Moreover, 21 percent of those surveyed admitted to medicating their kids with paracetamol, such as Panodil, before sending them to school.

The FOLA parents’ organisation is shocked by the findings.

“I think it is absolutely crazy. It simply cannot be that a child goes to school sick and plays with lots of other children. Then we are faced with the fact that they will infect the whole institution,” said FOLA chair Signe Nielsen.

Pill pushers
At the Børnehuset daycare institution in Silkeborg a meeting was called where parents were implored not to bring their sick children to school.

At Børnehuset there are fears that parents prefer to pack their kids off with a pill without informing teachers.

“We occasionally have children who that they have had a pill for breakfast,” said headteacher Susanne Bødker. “You might think that it is a Panodil more than a vitamin pill, if it is a child who has just been sick, for example.”

Parents sick and tired
Parents, when confronted, often cite pressure at work as a reason for not being able to stay at home with their children.

Many declare that they simply cannot take another day off, as they are afraid of being fired.

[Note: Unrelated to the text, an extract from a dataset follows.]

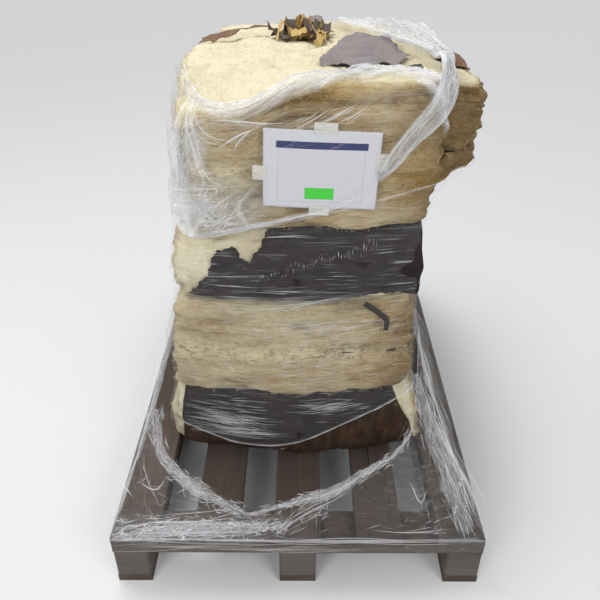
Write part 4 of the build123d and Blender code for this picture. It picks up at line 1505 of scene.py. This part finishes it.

Allan Randrup Thomsen, a professor of virology at KU, has heavily criticised the parents’ actions, describing the current situation as a “vicious circle”.

“It promotes the spread of viruses, and it adds momentum to a cycle where parents are pressured by high levels of sick-leave. If they then choose to send the children to daycare while they are still recovering, they keep the epidemic going in daycares, and this in turn puts a greater burden on the parents.”